-- TASK --
Reproduce, please, only the lines from the first line below to the line containing "KNOB_HOLE_END = [(0.02, 14.5), (SCREW_HOLE", inclusive.

-- DATA SHOWN --
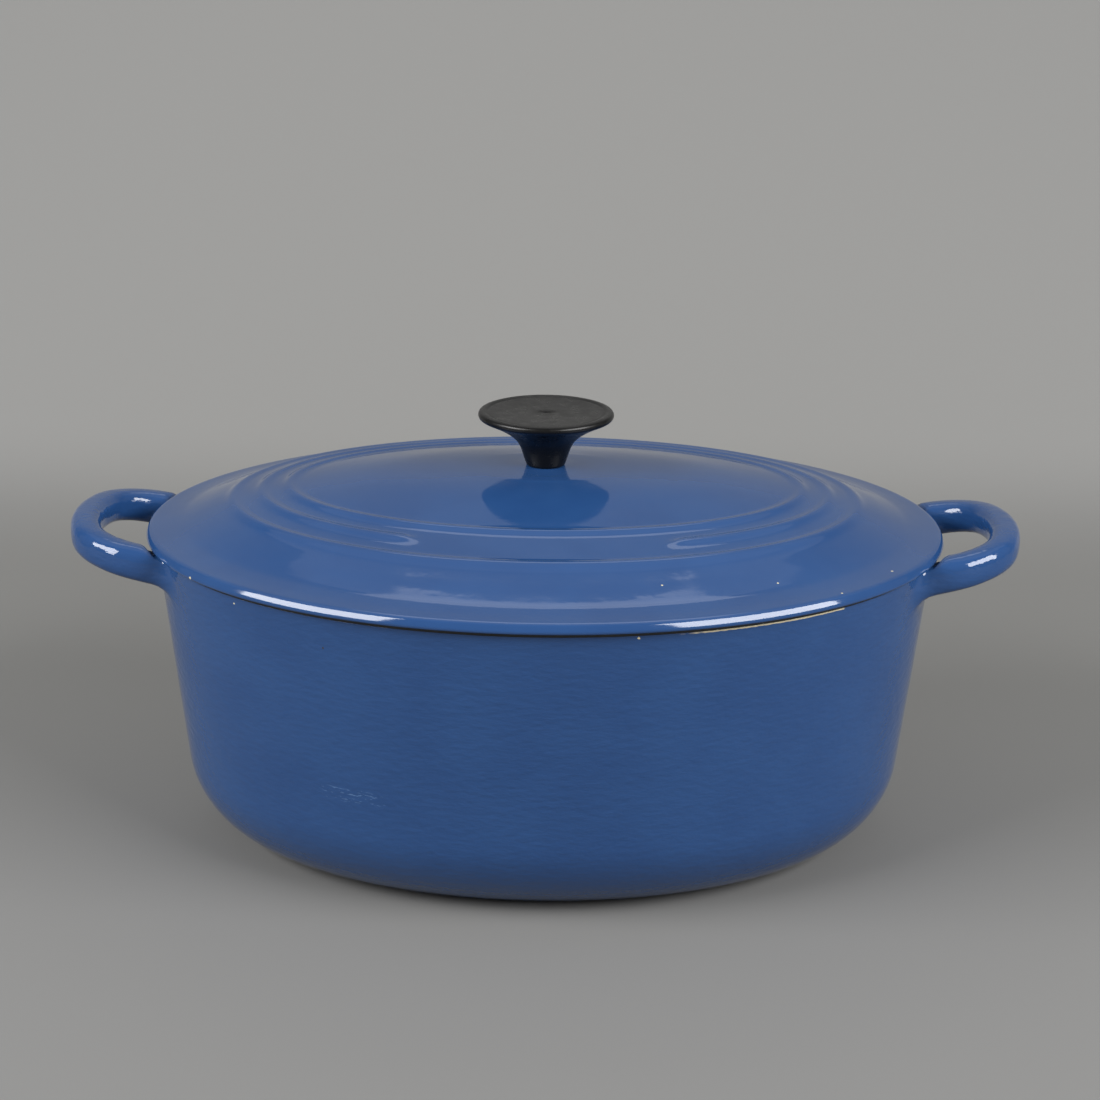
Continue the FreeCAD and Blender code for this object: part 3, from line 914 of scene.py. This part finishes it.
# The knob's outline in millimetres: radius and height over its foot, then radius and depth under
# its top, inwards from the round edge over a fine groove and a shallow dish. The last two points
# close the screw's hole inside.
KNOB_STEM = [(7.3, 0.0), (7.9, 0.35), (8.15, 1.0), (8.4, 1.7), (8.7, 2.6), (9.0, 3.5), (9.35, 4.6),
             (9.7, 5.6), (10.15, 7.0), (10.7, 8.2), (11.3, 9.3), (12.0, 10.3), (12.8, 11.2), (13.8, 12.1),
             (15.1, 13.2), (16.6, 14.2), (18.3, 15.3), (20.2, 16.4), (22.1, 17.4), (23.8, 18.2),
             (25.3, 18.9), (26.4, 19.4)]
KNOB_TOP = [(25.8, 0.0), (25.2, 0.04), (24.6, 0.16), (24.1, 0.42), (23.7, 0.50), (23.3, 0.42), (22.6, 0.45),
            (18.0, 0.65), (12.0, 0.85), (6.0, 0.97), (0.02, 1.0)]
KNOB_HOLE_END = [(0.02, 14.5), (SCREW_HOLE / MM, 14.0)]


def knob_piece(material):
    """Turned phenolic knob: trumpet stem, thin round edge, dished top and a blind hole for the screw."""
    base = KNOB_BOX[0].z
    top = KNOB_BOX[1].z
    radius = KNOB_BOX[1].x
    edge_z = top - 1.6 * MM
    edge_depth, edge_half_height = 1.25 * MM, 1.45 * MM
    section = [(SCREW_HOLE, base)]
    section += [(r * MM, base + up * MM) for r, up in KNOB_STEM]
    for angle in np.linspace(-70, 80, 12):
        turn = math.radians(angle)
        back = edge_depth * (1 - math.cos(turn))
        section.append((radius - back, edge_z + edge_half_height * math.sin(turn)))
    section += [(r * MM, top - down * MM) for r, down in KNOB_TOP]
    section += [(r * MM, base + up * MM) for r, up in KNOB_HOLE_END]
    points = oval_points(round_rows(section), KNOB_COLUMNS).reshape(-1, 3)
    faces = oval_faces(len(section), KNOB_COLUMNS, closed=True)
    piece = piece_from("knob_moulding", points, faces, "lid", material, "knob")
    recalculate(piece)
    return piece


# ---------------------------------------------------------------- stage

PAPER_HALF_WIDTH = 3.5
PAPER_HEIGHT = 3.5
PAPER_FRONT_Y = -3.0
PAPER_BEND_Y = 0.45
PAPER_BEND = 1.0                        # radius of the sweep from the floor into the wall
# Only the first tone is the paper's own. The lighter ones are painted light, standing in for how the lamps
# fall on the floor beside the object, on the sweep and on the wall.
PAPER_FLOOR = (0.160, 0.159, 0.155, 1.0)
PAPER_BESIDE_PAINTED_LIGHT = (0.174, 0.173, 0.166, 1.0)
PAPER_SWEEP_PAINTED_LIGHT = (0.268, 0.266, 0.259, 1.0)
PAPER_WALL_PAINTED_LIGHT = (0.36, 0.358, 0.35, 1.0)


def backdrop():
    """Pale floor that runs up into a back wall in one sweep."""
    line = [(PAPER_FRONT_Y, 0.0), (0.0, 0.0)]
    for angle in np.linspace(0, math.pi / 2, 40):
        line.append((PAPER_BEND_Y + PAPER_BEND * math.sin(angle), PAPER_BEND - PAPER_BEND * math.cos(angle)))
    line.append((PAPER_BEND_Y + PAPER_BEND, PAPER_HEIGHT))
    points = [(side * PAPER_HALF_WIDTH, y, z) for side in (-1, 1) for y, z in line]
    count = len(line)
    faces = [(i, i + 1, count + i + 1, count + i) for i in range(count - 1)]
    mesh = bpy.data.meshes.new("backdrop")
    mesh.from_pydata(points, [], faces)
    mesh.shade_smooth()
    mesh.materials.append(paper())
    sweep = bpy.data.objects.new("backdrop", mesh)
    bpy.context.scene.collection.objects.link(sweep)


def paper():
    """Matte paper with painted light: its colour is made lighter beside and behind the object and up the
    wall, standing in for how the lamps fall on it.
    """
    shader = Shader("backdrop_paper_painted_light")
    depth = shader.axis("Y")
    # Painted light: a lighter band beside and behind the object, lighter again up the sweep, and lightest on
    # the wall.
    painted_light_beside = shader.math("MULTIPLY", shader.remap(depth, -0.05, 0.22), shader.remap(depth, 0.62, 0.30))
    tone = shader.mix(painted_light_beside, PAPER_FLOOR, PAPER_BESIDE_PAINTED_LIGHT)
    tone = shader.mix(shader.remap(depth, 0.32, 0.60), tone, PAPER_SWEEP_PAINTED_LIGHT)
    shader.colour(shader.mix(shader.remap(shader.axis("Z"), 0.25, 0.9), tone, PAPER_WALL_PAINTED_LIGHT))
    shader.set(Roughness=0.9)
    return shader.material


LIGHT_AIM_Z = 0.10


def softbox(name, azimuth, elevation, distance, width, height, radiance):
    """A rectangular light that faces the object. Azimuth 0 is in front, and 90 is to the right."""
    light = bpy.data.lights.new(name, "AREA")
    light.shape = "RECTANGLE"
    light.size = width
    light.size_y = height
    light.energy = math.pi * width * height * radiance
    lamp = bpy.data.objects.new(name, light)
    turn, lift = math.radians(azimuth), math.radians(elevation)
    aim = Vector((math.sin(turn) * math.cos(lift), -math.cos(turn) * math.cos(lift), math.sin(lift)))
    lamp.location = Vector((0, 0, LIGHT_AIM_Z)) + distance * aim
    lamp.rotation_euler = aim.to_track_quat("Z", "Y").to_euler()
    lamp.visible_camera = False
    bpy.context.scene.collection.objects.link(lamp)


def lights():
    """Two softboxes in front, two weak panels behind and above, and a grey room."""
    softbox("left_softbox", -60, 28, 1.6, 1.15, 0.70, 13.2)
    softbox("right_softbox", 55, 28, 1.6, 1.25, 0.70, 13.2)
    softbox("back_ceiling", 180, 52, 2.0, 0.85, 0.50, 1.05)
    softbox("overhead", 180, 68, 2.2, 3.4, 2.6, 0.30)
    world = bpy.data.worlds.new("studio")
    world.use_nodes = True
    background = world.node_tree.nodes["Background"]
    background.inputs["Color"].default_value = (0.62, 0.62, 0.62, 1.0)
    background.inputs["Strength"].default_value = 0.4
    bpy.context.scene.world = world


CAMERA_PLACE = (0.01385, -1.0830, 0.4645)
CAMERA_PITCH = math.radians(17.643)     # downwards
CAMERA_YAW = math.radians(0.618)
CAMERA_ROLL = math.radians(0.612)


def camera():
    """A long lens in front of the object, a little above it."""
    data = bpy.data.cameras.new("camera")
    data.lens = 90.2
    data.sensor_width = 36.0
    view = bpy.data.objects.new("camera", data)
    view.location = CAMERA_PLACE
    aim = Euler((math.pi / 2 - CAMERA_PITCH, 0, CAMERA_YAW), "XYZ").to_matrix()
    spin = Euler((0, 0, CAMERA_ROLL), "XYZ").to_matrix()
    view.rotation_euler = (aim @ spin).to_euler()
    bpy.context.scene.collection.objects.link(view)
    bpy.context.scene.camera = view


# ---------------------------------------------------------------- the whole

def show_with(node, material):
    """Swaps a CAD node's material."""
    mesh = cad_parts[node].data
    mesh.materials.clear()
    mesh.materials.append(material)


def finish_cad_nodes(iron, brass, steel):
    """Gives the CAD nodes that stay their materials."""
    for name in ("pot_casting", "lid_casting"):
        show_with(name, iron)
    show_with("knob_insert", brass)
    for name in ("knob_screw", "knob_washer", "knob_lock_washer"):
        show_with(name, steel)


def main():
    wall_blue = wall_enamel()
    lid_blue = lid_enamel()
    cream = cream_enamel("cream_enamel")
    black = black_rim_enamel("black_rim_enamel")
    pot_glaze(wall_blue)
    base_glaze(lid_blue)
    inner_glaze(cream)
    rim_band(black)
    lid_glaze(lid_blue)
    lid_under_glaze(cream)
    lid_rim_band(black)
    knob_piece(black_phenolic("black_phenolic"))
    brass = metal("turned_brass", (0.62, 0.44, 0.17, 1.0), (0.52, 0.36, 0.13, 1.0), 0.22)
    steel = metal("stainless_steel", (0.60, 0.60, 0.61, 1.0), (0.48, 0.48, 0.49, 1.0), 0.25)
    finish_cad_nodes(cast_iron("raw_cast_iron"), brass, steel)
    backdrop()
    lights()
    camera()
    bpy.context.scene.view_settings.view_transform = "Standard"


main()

-- TASK ANSWER --
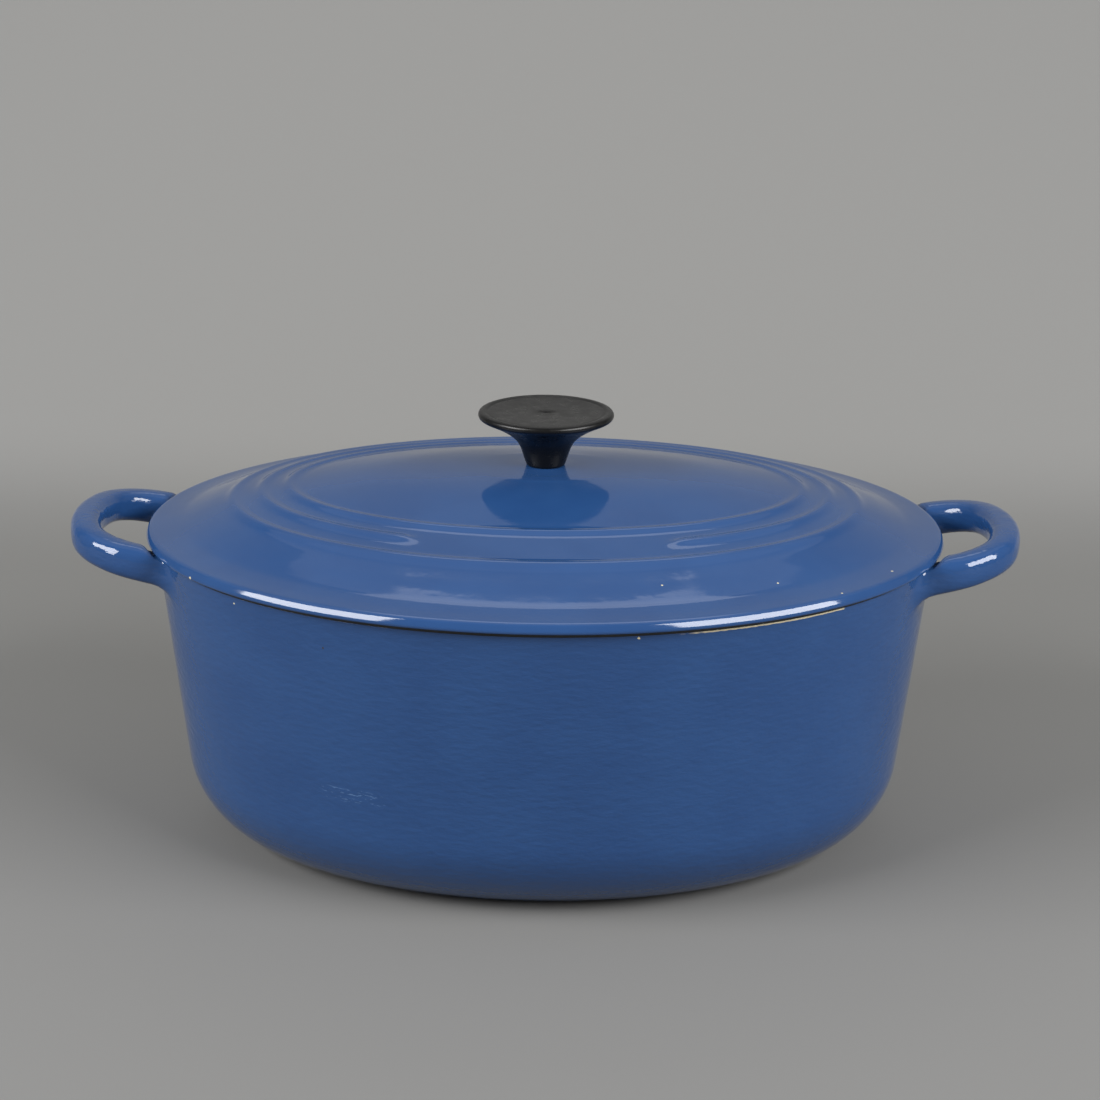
Continue the FreeCAD and Blender code for this object: part 3, from line 914 of scene.py. This part finishes it.
# The knob's outline in millimetres: radius and height over its foot, then radius and depth under
# its top, inwards from the round edge over a fine groove and a shallow dish. The last two points
# close the screw's hole inside.
KNOB_STEM = [(7.3, 0.0), (7.9, 0.35), (8.15, 1.0), (8.4, 1.7), (8.7, 2.6), (9.0, 3.5), (9.35, 4.6),
             (9.7, 5.6), (10.15, 7.0), (10.7, 8.2), (11.3, 9.3), (12.0, 10.3), (12.8, 11.2), (13.8, 12.1),
             (15.1, 13.2), (16.6, 14.2), (18.3, 15.3), (20.2, 16.4), (22.1, 17.4), (23.8, 18.2),
             (25.3, 18.9), (26.4, 19.4)]
KNOB_TOP = [(25.8, 0.0), (25.2, 0.04), (24.6, 0.16), (24.1, 0.42), (23.7, 0.50), (23.3, 0.42), (22.6, 0.45),
            (18.0, 0.65), (12.0, 0.85), (6.0, 0.97), (0.02, 1.0)]
KNOB_HOLE_END = [(0.02, 14.5), (SCREW_HOLE / MM, 14.0)]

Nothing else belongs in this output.